Much more than that, it creates American-style opportunities wherever it reaches, disseminating information without restriction and spurring the development of new services and products by newly formed companies operating in new ways.

That can produce geopolitical benefits for America, as tens or hundreds of thousands of newly successful people around the world associate their success with its continuing technological achievements.

The heart of the geopolitical clout that America derives from its economic preeminence, however, is that so much of the world now embraces its basic approach to organizing their economies and doing business. In less than a generation, the alternative models that much of the world had followed for decades have been discredited — and largely discarded.

This reaches past the epochal collapse of Soviet collectivism and China’s startling conversion to capitalism. The appeal of the more mixed models of a private economy with heavy government direction also has waned, after Asia’s bumper economies melted down or stagnated and Europe’s entered a decade of disappointing growth.
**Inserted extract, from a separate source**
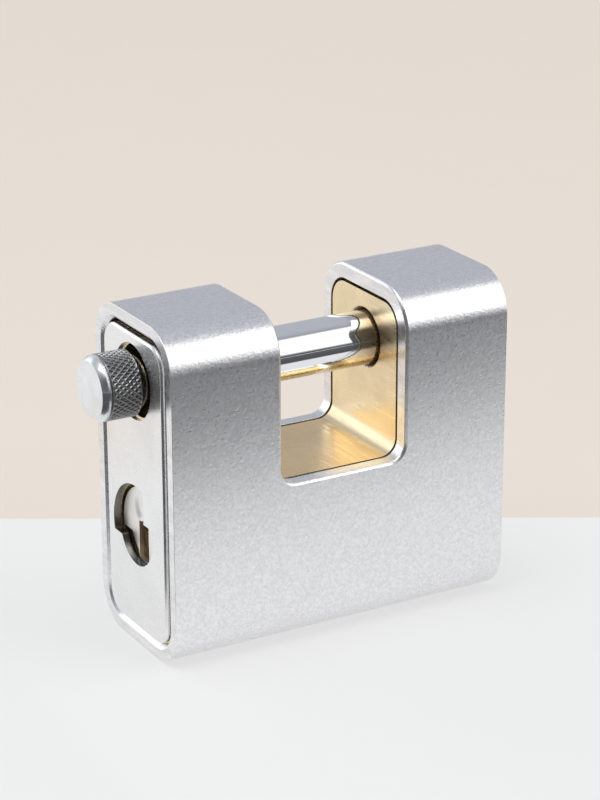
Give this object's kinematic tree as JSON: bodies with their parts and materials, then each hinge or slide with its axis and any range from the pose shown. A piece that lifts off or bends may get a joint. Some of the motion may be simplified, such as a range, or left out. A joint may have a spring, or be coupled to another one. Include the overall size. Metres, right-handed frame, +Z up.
{
  "type": "armoured block padlock",
  "caption": "Block padlock with a steel-sheathed brass body, a straight sliding bolt across a hasp notch, a knurled pull knob and a keyhole in the end plate.",
  "frame": {"origin": "centre of the flat base", "axes": "+Z up; X along the bolt, with the knob and the keyhole toward -X; -Y is the front"},
  "size_m": [0.0786, 0.03, 0.064],
  "materials": {
    "sheath_steel": "pearl satin chrome on steel",
    "body_brass": "satin machined brass",
    "plate_nickel": "bright satin nickel",
    "disc_nickel": "warm satin nickel",
    "bolt_chrome": "mirror polished",
    "cap_chrome": "fine turned",
    "knurl_steel": "diamond knurled",
    "cylinder_brass": "machined",
    "fixing_steel": "machined",
    "spring_steel": "drawn wire",
    "hardened_steel": "hardened"
  },
  "bodies": {
    "case": {"armour_sheath": "sheath_steel", "brass_body": "body_brass", "left_end_plate": "plate_nickel", "right_end_plate": "plate_nickel", "left_plate_studs": "fixing_steel", "right_plate_studs": "fixing_steel", "base_rivets": "fixing_steel", "bolt_stop_pin": "fixing_steel", "cylinder_housing": "cylinder_brass", "chamber_cover": "cylinder_brass", "drill_guard_pins": "hardened_steel", "latch_bore_plug": "cylinder_brass", "latch_spring": "spring_steel", "pin_spring_1": "spring_steel", "pin_spring_2": "spring_steel", "pin_spring_3": "spring_steel", "pin_spring_4": "spring_steel", "pin_spring_5": "spring_steel"},
    "bolt": {"shackle_bolt": "bolt_chrome", "knob_sleeve": "knurl_steel", "knob_cap": "cap_chrome"},
    "plug": {"cylinder_plug": "cylinder_brass", "keyhole_disc": "disc_nickel", "drill_guard_disc": "hardened_steel", "plug_clip": "hardened_steel", "cam_shaft": "fixing_steel"},
    "latch": {"latch": "fixing_steel"},
    "key_pin_body_1": {"key_pin_1": "cylinder_brass"},
    "driver_pin_body_1": {"driver_pin_1": "fixing_steel"},
    "key_pin_body_2": {"key_pin_2": "cylinder_brass"},
    "driver_pin_body_2": {"driver_pin_2": "fixing_steel"},
    "key_pin_body_3": {"key_pin_3": "cylinder_brass"},
    "driver_pin_body_3": {"driver_pin_3": "fixing_steel"},
    "key_pin_body_4": {"key_pin_4": "cylinder_brass"},
    "driver_pin_body_4": {"driver_pin_4": "fixing_steel"},
    "key_pin_body_5": {"key_pin_5": "cylinder_brass"},
    "driver_pin_body_5": {"driver_pin_5": "fixing_steel"}
  },
  "joints": [
    {"name": "bolt_slide", "type": "slide", "parent": "case", "child": "bolt", "axis": [-1, 0, 0], "range_m": [0, 0.0395]},
    {"name": "plug_turn", "type": "hinge", "parent": "case", "child": "plug", "pos_m": [-0.02, 0, 0.0223], "axis": [1, 0, 0], "range_deg": [0, 90]},
    {"name": "latch_lift", "type": "slide", "parent": "case", "child": "latch", "axis": [0, 0, 1], "range_m": [0, 0.0018], "deforming": ["latch_spring"]},
    {"name": "key_pin_1_slide", "type": "slide", "parent": "plug", "child": "key_pin_body_1", "axis": [0, 0, 1], "range_m": [0, 0.0012]},
    {"name": "driver_pin_1_slide", "type": "slide", "parent": "case", "child": "driver_pin_body_1", "axis": [0, 0, -1], "range_m": [0, 0.0025], "stiffness_N_per_m": 150, "springref_m": -0.002, "deforming": ["pin_spring_1"]},
    {"name": "key_pin_2_slide", "type": "slide", "parent": "plug", "child": "key_pin_body_2", "axis": [0, 0, 1], "range_m": [0, 0.0012]},
    {"name": "driver_pin_2_slide", "type": "slide", "parent": "case", "child": "driver_pin_body_2", "axis": [0, 0, -1], "range_m": [0, 0.0025], "stiffness_N_per_m": 150, "springref_m": -0.002, "deforming": ["pin_spring_2"]},
    {"name": "key_pin_3_slide", "type": "slide", "parent": "plug", "child": "key_pin_body_3", "axis": [0, 0, 1], "range_m": [0, 0.0012]},
    {"name": "driver_pin_3_slide", "type": "slide", "parent": "case", "child": "driver_pin_body_3", "axis": [0, 0, -1], "range_m": [0, 0.0025], "stiffness_N_per_m": 150, "springref_m": -0.002, "deforming": ["pin_spring_3"]},
    {"name": "key_pin_4_slide", "type": "slide", "parent": "plug", "child": "key_pin_body_4", "axis": [0, 0, 1], "range_m": [0, 0.0012]},
    {"name": "driver_pin_4_slide", "type": "slide", "parent": "case", "child": "driver_pin_body_4", "axis": [0, 0, -1], "range_m": [0, 0.0025], "stiffness_N_per_m": 150, "springref_m": -0.002, "deforming": ["pin_spring_4"]},
    {"name": "key_pin_5_slide", "type": "slide", "parent": "plug", "child": "key_pin_body_5", "axis": [0, 0, 1], "range_m": [0, 0.0012]},
    {"name": "driver_pin_5_slide", "type": "slide", "parent": "case", "child": "driver_pin_body_5", "axis": [0, 0, -1], "range_m": [0, 0.0025], "stiffness_N_per_m": 150, "springref_m": -0.002, "deforming": ["pin_spring_5"]}
  ],
  "couplings": [
    {"joint": "plug_turn", "follows": "latch_lift", "rad_per_m": 872.6}
  ]
}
Some leaders in Europe and Japan may deny it, but for the first time there are no credible, grand alternatives anywhere in the world to America’s basic take on the limits of the government’s role in the economy and how businesses should run.

This doesn’t make the American economic approach “right” in an objective sense, like the composition of the atom. Rather, it’s very broadly preferred right now, because it’s in sync with the current demands of globalization.
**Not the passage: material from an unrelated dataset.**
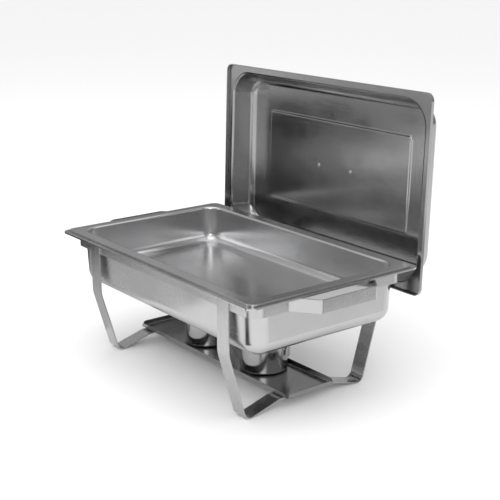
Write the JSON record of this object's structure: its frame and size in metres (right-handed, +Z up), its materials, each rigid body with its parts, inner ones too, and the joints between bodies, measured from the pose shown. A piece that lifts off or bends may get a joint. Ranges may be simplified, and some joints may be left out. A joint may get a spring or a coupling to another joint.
{
  "type": "chafing dish food warmer",
  "caption": "Rectangular chafing dish with nested pans in a strip stand, its lid parked upright behind, and fuel cups with swinging dampers on a tray below.",
  "frame": {"origin": "centre of the whole part's footprint on the table, under the parked lid and the dish together", "axes": "+X along the dish from its left handle to its right handle, +Y from the front to the parked lid, +Z up from the table"},
  "size_m": [0.588, 0.4371, 0.4787],
  "materials": {
    "strip_steel": "drawn along the strip, half bright",
    "pan_steel": "bright satin, deep drawn",
    "food_pan_steel": "soft bright, deep drawn",
    "lid_steel": "polished, a little dull inside",
    "tray_steel": "polished",
    "cup_steel": "spun, polished",
    "rivet_steel": "pressed heads, bright"
  },
  "bodies": {
    "stand": {"frame_band": "strip_steel", "leg_frame_left": "strip_steel", "leg_frame_right": "strip_steel", "lid_hook_left": "strip_steel", "lid_hook_right": "strip_steel"},
    "water_pan": {"water_pan": "pan_steel"},
    "food_pan": {"food_pan": "food_pan_steel"},
    "lid": {"lid_shell": "lid_steel", "lid_handle": "strip_steel", "lid_handle_rivet_left": "rivet_steel", "lid_handle_rivet_right": "rivet_steel"},
    "burner_tray": {"burner_tray": "tray_steel"},
    "fuel_cup_left": {"fuel_cup_left": "cup_steel"},
    "cup_cover_left": {"cup_cover_left": "cup_steel", "damper_pin_left": "rivet_steel"},
    "damper_left": {"damper_left": "cup_steel"},
    "fuel_cup_right": {"fuel_cup_right": "cup_steel"},
    "cup_cover_right": {"cup_cover_right": "cup_steel", "damper_pin_right": "rivet_steel"},
    "damper_right": {"damper_right": "cup_steel"}
  },
  "joints": [
    {"name": "water_pan_lift", "type": "slide", "parent": "stand", "child": "water_pan", "axis": [0, 0, 1], "range_m": [0, 0.12]},
    {"name": "food_pan_lift", "type": "slide", "parent": "water_pan", "child": "food_pan", "axis": [0, 0, 1], "range_m": [0, 0.1]},
    {"name": "lid_lift", "type": "slide", "parent": "stand", "child": "lid", "axis": [0, 0, 1], "range_m": [0, 0.15]},
    {"name": "tray_slide", "type": "slide", "parent": "stand", "child": "burner_tray", "axis": [1, 0, 0], "range_m": [-0.2, 0.2]},
    {"name": "cup_lift_left", "type": "slide", "parent": "burner_tray", "child": "fuel_cup_left", "axis": [0, 0, 1], "range_m": [0, 0.022]},
    {"name": "cover_lift_left", "type": "slide", "parent": "fuel_cup_left", "child": "cup_cover_left", "axis": [0, 0, 1], "range_m": [0, 0.02]},
    {"name": "damper_turn_left", "type": "hinge", "parent": "cup_cover_left", "child": "damper_left", "pos_m": [-0.10499, -0.05919, 0.0688], "axis": [0, 0, 1], "range_deg": [0, 110]},
    {"name": "cup_lift_right", "type": "slide", "parent": "burner_tray", "child": "fuel_cup_right", "axis": [0, 0, 1], "range_m": [0, 0.022]},
    {"name": "cover_lift_right", "type": "slide", "parent": "fuel_cup_right", "child": "cup_cover_right", "axis": [0, 0, 1], "range_m": [0, 0.02]},
    {"name": "damper_turn_right", "type": "hinge", "parent": "cup_cover_right", "child": "damper_right", "pos_m": [0.05501, -0.05919, 0.0688], "axis": [0, 0, 1], "range_deg": [0, 110]}
  ]
}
For a long time, the European and Japanese approaches — not to mention what passed for an economic model in the Soviet Union, Eastern Europe and China — produced more equality and economic security for individuals than American-style capitalism.

But for nearly a generation, globalization has crippled the capacity of those approaches to generate strong, sustained growth — and greater equality and security are less appealing when people also face a prospect of growing poorer.

This simply is a time when growth in both advanced and developing economies depends on governments not only stepping up to invest in education, health and modern infrastructure, but also stepping back from protections and regulations that slow or muck up the era’s massive transfers of technologies, capital and expertise.

Almost every country also now supports the international institutions that enforce American-style rules of globalization, especially the World Trade Organization and World Intellectual Property Organization — but also the older International Monetary Fund, World Bank and Paris Club (which deals with sovereign debt default issues among countries).

The core business of geopolitics is national security — and the other critical geopolitical fact about U.S. economic dominance is that it will indefinitely finance America’s position as the world’s sole military superpower. In 2006, the United States spent about $570 billion on defense, or roughly as much as the rest of the world combined.

This asymmetry in military spending is also historically unprecedented. In fact, the U.S. military spends more on research and development into new defense systems — some $73 billion in 2007 — than the entire defense budgets of every other country except China.

All this spending has bought the United States its remarkable military dominance as the first military superpower in more than a millennium with no near peer in sight. Other nations have armies, air forces and navies capable of protecting their borders from just about anyone else.

With some considerable lead time, a few of them could send their soldiers, sailors and pilots to fight in other countries in their own regions.

But the United States alone has a blue-water navy capable of operating in and across the world’s vast oceans — and a blue-sky air force that with little notice can project forces any where from U.S. bases and those around the world. When they arrive, they wield technologies at least two generations more advanced than anyone else’s, including China, Britain and Russia.

These forces can prevent others from using their own militaries beyond their own borders and — as Saddam Hussein learned — no government can survive for long against their serious assault.

Geography reinforces America’s awesome military advantages. The United States is the only country with thousands of miles of ocean separating it from anyone else with an army, navy or air force to speak of. And the oceans and the air space above them and above every other country are part of America’s military territory, since only its navy and air force can roam them freely.

Most wars begin in conflicts that in some way arise out of geographical proximity — and even today, the proximity of Russia, China and India, for example, will make it harder for them to work together to balance America’s military advantages.

Editor’s Note: This feature is adapted from “Futurecast: How Superpowers, Populations and Globalization Will Change the Way You Live and Work” by Robert J. Shapiro. Copyright 2008. Published by St. Martin’s Press. Reprinted with the permission of the publisher.

Takeaways

In 2006, the United States spent about $570 billion on defense, or roughly as much as the rest of the world combined.

There are no credible alternatives anywhere in the world to America's basic take on the limits of the government's role in the economy and how businesses should run.

What's so unusual and world-changing is not the extent of America's military, political and economic capacities — but the absence of countries that come anywhere close.

America's historically anomalous position as a sole superpower will fundamentally shape a new geopolitics for at least the next generation.

Much of the world now embraces the United States' basic approach to organizing economies and doing business.